### Aim of the exercise
Repeat only the lines from the one containing "Import this object's" through the one containing "import math", exactly as written, both ends included.

##### Data excerpts #####

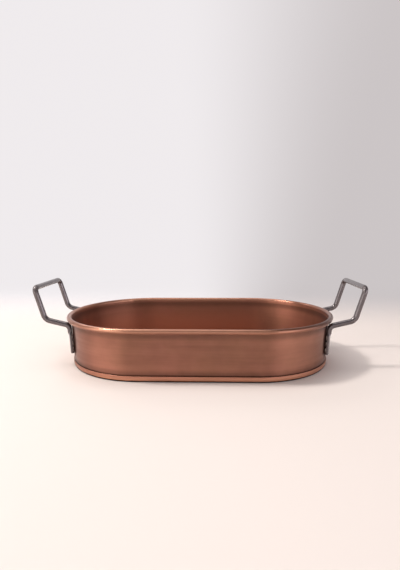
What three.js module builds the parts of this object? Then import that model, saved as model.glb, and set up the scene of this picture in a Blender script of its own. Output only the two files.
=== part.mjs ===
// Oval serving tray of copper sheet, with two handles of bent iron rod.
// Millimetres, +Z up. X runs along the tray, Y across it. The origin is the middle of the underside.

import * as THREE from 'three';
import { mergeVertices } from 'three/addons/utils/BufferGeometryUtils.js';

// Sizes of the copper body
const rimLength = 400;
const rimWidth = 241;
const trayHeight = 72.3;
const sheetThickness = 0.8;
const rimBeadDiameter = 7;
const rimCurlTurn = 310;
const wallFlare = 3;
const lipHeight = 8;
const lipBendRadius = 2;
const solderWidth = 3;

// Sizes of the handles
const rodDiameter = 8;
const legSpacing = 96.5;
const legLength = 40.3;
const legThickness = 4.3;
const legWidth = 11.5;
const legPressRun = 6;
const armReach = 21.2;
const armRise = 8.5;
const gripLean = 13.6;
const gripRise = 46;
const rimBendRadius = 9;
const armBendRadius = 12;
const gripBendRadius = 8;

// Sizes of the welds
const weldWidth = 2.2;
const weldLength = 7;
const weldPitch = 9;
const weldStart = 7;
const weldLevels = ['lower', 'middle', 'upper'];

// Clearances
const seatClearance = 0.3;
const legClearance = 0.7;
const armClearance = 1.2;

// How finely round forms are divided
const endSegments = 24;
const curlSegments = 12;
const wireSides = 8;
const bendSegments = 3;
const solderSegments = 4;
const rodSides = 12;
const rodSteps = 116;
const weldSides = 8;
const weldRings = 6;

// Sizes that follow from those above
const straightHalf = (rimLength - rimWidth) / 2;
const beadRadius = rimBeadDiameter / 2;
const beadCentreRadius = rimWidth / 2 - beadRadius;
const beadCentreHeight = trayHeight - beadRadius;
const wallTopRadius = beadCentreRadius - beadRadius + sheetThickness;
const wallFootHeight = lipBendRadius;
const wallSlope = wallFlare / (beadCentreHeight - wallFootHeight);
const solderFloorHeight = sheetThickness + seatClearance;
const solderFootRadius = wallRadius(solderFloorHeight) - sheetThickness - seatClearance - solderWidth;
const rodRadius = rodDiameter / 2;

const copper = new THREE.MeshStandardMaterial({ color: 0xa7684d, metalness: 0.9, roughness: 0.42 });
const floorCopper = new THREE.MeshStandardMaterial({ color: 0xa1634a, metalness: 0.9, roughness: 0.45 });
const wireSteel = new THREE.MeshStandardMaterial({ color: 0x8c8780, metalness: 0.9, roughness: 0.5 });
const solder = new THREE.MeshStandardMaterial({ color: 0x95705f, metalness: 0.8, roughness: 0.5 });
const iron = new THREE.MeshStandardMaterial({ color: 0x675c59, metalness: 0.6, roughness: 0.55 });
const weldMetal = new THREE.MeshStandardMaterial({ color: 0x4b403d, metalness: 0.6, roughness: 0.65 });

// Radius of the wall's outer face at a height, measured from the centre of an end arc.
function wallRadius(height) {
  return wallTopRadius - wallSlope * (beadCentreHeight - height);
}

// Points on an arc in the plane of a section: x is the radius on the tray and y the height.
function arcPoints(centre, radius, fromDegrees, toDegrees, segments) {
  const points = [];
  for (let step = 0; step <= segments; step++) {
    const angle = THREE.MathUtils.degToRad(THREE.MathUtils.lerp(fromDegrees, toDegrees, step / segments));
    points.push(new THREE.Vector2(Math.cos(angle), Math.sin(angle)).multiplyScalar(radius).add(centre));
  }
  return points;
}

// Places round the oval: the centre of the end arc, and the unit direction outwards from it.
function ovalStations() {
  const stations = [];
  for (const end of [1, -1]) {
    for (let step = 0; step <= endSegments; step++) {
      const angle = Math.PI * (step / endSegments - 0.5);
      stations.push({ centre: end * straightHalf, x: end * Math.cos(angle), y: end * Math.sin(angle) });
    }
  }
  return stations;
}

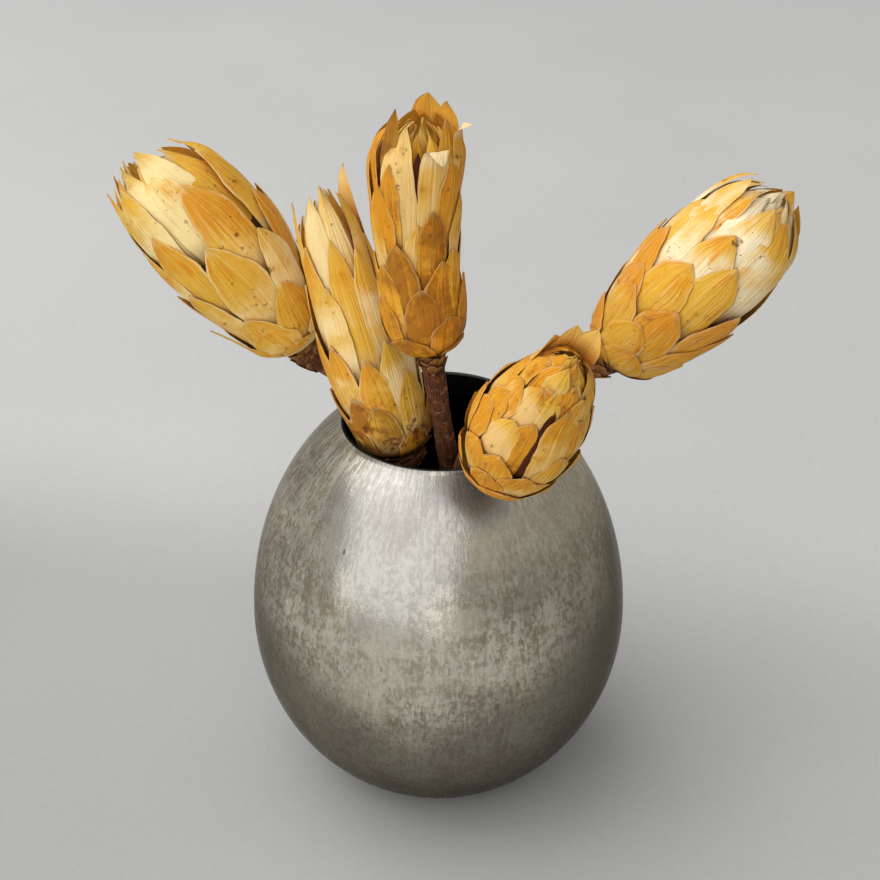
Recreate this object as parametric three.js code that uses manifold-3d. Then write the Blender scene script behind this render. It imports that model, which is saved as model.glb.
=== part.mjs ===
// Five dried protea flower heads on woody stems, standing in an egg-shaped metal vase.
// Millimetres, +Z up. The origin is the middle of the vase's flat foot, on the table.
// +X is to the right and -Y is to the front.

import * as THREE from 'three';
import { mergeVertices } from 'three/addons/utils/BufferGeometryUtils.js';
import Module from 'manifold-3d';

const wasm = await Module();
wasm.setup();

// Vase: two half ellipses turned round the axis, meeting at the widest ring.
const BELLY_RADIUS = 70;
const BELLY_HEIGHT = 70;
const LOWER_REACH = 76.2;
const UPPER_REACH = 93.3;
const VASE_HEIGHT = 151.5;
const WALL = 1.8;
const FLOOR = 2;
const COLLAR_DROP = 9;
const COLLAR_WALL = 1.3;
const VASE_SIDES = 32;
const OUTSIDE_STEPS = 12;
const INSIDE_STEPS = 7;

// Bracts: thin pointed scales. Their roots sink under the surface of the head's core.
const BRACT_THICKNESS = 0.8;
const BRACT_SINK = 2.8;
const BRACT_LENGTH_STEPS = 3;
const BRACT_WIDTH_STEPS = 2;
const GOLDEN_ANGLE = Math.PI * (3 - Math.sqrt(5));
const TOP_SHARE = 0.88;
const CORE_DEPTH = 1.5;
const CORE_TOP = 0.8;
const CORE_SIDES = 10;

// Stems.
const STEM_SIDES = 7;
const STEM_STEPS = 16;
const RECEPTACLE_LENGTH = 9;
const GAP = 0.3;

// A head's spine runs from base through middle to tip. The radii are its outer size at equal steps
// from base to tip, drawn in below the shoulder, which is a share of the length. Its bracts follow a
// golden spiral from the first tip height to the last, and halfWidth is for the lowest, middle and
// highest. The outer ones past the top share of them, and the inner ones, which stand closer and
// closer to the spine, all end at the last tip height.
// Each loose bract is angle in degrees (0 to the front, 90 to the right), root and tip heights, half
// width and lift.
const HEADS = [
  {
    name: 'head_left', base: [-49.1, 16, 171.4], middle: [-74.7, 17, 210.6], tip: [-104.2, 13.6, 247],
    radii: [12.6, 17.8, 21.8, 24.2, 23.8, 21.4, 16.4], baseRadius: 5.5, shoulder: 0.1,
    outer: 24, inner: 7, firstTip: 0.13, lastTip: 1.01, halfWidth: [7, 11, 8.4], turn: 0.4,
    loose: [[-58, 0.04, 0.31, 4, 2.6]],
  },
  {
    name: 'head_tall', base: [-13.1, -6, 141.5], middle: [-28.4, -2.2, 191.8], tip: [-41, 2, 240.7],
    radii: [13.4, 16.2, 17.4, 16.4, 14.2, 12.2, 9.2], baseRadius: 8.5, shoulder: 0.06,
    outer: 20, inner: 5, firstTip: 0.12, lastTip: 0.99, halfWidth: [6.6, 9.4, 7.4], turn: 2.1,
    loose: [[130, 0.6, 1.05, 4.6, 3.4], [-70, 0.5, 0.97, 3.4, 1.2], [6, 0.55, 1.01, 4, 0.2]],
  },
  {
    name: 'head_middle', base: [-2.5, -25, 192.5], middle: [-7.2, -26, 239.2], tip: [-5.6, -27, 281.6],
    radii: [12.8, 15.4, 15, 15.6, 16.4, 16.4, 13.6], baseRadius: 5, shoulder: 0.1,
    outer: 20, inner: 4, firstTip: 0.13, lastTip: 1, halfWidth: [6.4, 8.8, 7.6], turn: 1.1,
    loose: [
      [-23, 0.42, 0.99, 5.8, 0.3], [21, 0.4, 1, 5.4, 0.3], [172, 0.6, 1.04, 6.4, -1.5],
      [108, 0.6, 1.03, 6, -1], [66, 0.6, 1, 5.4, 0.2],
    ],
  },
  {
    name: 'head_front', base: [20.4, -46.8, 159.8], middle: [32, -66.8, 194.1], tip: [43, -88.8, 226.6],
    radii: [15.4, 18.2, 20.2, 18.8, 15, 11.2, 8], baseRadius: 5.5, shoulder: 0.1,
    outer: 24, inner: 5, firstTip: 0.13, lastTip: 1, halfWidth: [7, 9.8, 7], turn: 3,
    loose: [
      [17, 0.24, 0.84, 5.4, 0.5], [-21, 0.28, 0.76, 5.6, 0.3], [-38, 0.6, 1.02, 4.6, 1.4],
      [-100, 0.5, 0.96, 5, 2.6], [168, 0.5, 0.98, 5, 1.8],
    ],
  },
  {
    name: 'head_right', base: [59.4, 2.4, 174.4], middle: [89.3, 0.4, 207.4], tip: [116.8, -2.2, 240.6],
    radii: [13.4, 18.4, 22, 23.2, 22.6, 20.2, 15], baseRadius: 5.5, shoulder: 0.1,
    outer: 24, inner: 6, firstTip: 0.13, lastTip: 1, halfWidth: [7, 11, 9], turn: 5.2,
    loose: [[-58, 0.4, 0.98, 5, 0.9], [-20, 0.45, 1.02, 6.8, 0.3]],
  },
];

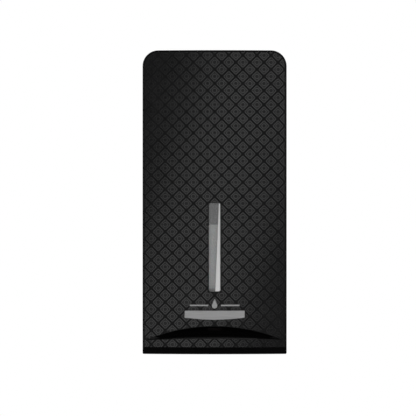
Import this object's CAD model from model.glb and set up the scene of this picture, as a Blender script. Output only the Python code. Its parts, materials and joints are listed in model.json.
"""Looks of the wall mounted soap dispenser: finishes, patterned faceplate, small detail, light and camera.

Metres, in the row's frame: +Z up, +X to the right seen from the front, -Y out of the wall.
"""

import json
import math

import bmesh
import bpy
from mathutils import Matrix, Vector


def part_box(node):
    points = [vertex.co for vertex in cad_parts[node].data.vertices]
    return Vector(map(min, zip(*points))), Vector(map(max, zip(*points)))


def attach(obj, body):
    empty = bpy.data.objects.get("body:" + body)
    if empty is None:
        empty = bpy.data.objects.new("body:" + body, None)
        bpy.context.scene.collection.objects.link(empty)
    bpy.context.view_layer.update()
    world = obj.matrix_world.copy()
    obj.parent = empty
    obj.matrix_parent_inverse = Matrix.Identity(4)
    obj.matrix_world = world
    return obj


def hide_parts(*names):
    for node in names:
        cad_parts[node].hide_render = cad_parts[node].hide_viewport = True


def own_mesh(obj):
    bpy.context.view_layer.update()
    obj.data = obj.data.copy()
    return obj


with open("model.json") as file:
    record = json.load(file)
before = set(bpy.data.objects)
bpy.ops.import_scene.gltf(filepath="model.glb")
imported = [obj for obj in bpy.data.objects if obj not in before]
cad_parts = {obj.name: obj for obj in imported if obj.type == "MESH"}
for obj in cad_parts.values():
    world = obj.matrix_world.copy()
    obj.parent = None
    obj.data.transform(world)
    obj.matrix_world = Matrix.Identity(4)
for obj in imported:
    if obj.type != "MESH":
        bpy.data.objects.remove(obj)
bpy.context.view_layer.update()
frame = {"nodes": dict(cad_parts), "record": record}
nodes = frame["nodes"]

MM = 0.001

# ---------------------------------------------------------------- sizes, from the frame
cover_low, cover_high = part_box("front_cover")
plate_low, plate_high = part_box("faceplate")
window_low, window_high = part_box("sight_window")
half_width = cover_high.x
bottom = cover_low.z
crown_front = cover_low.y
crown_rise = 5 * MM
crown_radius = (half_width**2 + crown_rise**2) / (2 * crown_rise)

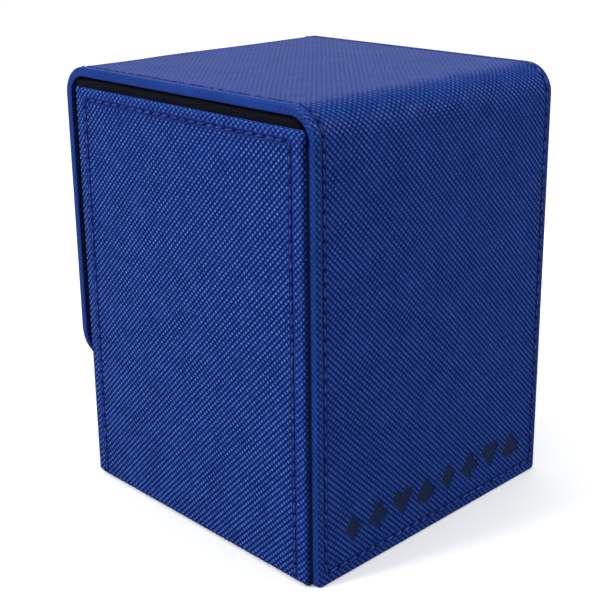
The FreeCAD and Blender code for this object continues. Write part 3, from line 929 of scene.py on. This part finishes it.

#####

### Reply to the task
Import this object's CAD model from model.glb and set up the scene of this picture, as a Blender script. Output only the Python code. Its parts, materials and joints are listed in model.json.
"""Looks of the wall mounted soap dispenser: finishes, patterned faceplate, small detail, light and camera.

Metres, in the row's frame: +Z up, +X to the right seen from the front, -Y out of the wall.
"""

import json
import math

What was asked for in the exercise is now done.